American psychologist (1925–2020)

Ravenna Mathews Helson (February 13, 1925–2020) was an American psychologist known for her research on the psychology of women and creativity. Dacher Keltner has described her as "a pioneer in the study of women's lives".

==Career==
Helson completed her PhD in psychology at the University of California, Berkeley (UC Berkeley) in 1952. She joined the faculty of psychology at Smith College, but moved with her husband, mathematician Henry Helson, back to California in 1955 when he was offered a faculty position at UC Berkeley. Helson began working at the Institute of Personality Assessment and Research (IPAR) in 1957, when she accepted an invitation from director Donald W. MacKinnon to join the institute. She was promoted to the position of full-status researcher at IPAR in 1980, and became an adjunct professor of psychology at UC Berkeley the same year.

Helson was a key figure in organizing and conducting the Mills Longitudinal Study, a long-term study of personality development over the lifespan. The study involved more than 100 Mills College senior undergraduates (born 1937–1939), who were recruited in 1958–1959, and continues to the present day. The main purpose of the study was to examine personality in relation to creativity in women. Over the years, the study expanded to address varied topics including changes in personality over the lifespan and in relation to women's work lives, marital satisfaction after child rearing, and the impact of culture on individualism.

Helson is an adjunct professor emeritus of psychology at UC Berkeley.

==Personal life==
Helson was born in Austin, Texas to E. J. Mathews, Registrar and Dean of Admissions at the University of Texas and Ravenna Wakefield Mathews. She graduated summa cum laude from the University of Texas and briefly worked as a newspaper reporter in Corpus Christi, Texas before returning to school to study psychology.

Helson married Henry Helson in 1954. The couple had three children and remained married until Henry's death in 2010. She died in 2020.

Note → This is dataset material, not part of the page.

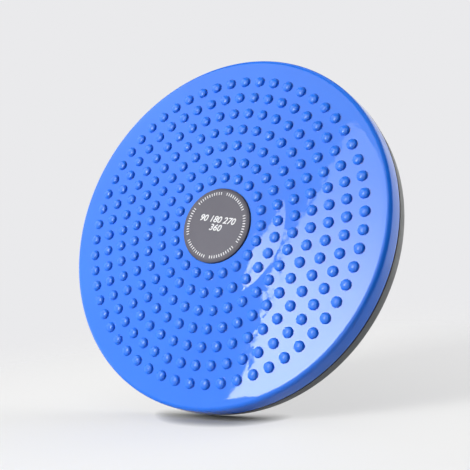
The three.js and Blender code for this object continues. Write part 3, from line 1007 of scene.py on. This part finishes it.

== Representative works ==

- Helson, R. (1971). Women mathematicians and the creative personality. Journal of Consulting and Clinical Psychology, 36(2), 210–220.
- Helson, R. (1996). In search of the creative personality. Creativity Research Journal, 9(4), 295–306.
- Helson, R., George, L., & John, O.P. (2009). Challenge episodes over middle age: A person-centered study of aging well in poor health. Journal of Research in Personality, 43, 323–334.
- Helson, R., Jones, C., & Kwan, V. S. (2002). Personality change over 40 years of adulthood: Hierarchical linear modeling analyses of two longitudinal samples. Journal of Personality and Social Psychology, 83(3), 752–766.
- Helson, R., & Moane, G. (1987). Personality change in women from college to midlife. Journal of Personality and Social Psychology, 53(1), 176–186.
- Helson, R., & Wink, P. (1992). Personality change in women from the early 40s to the early 50s. Psychology and Aging, 7(1), 46–55.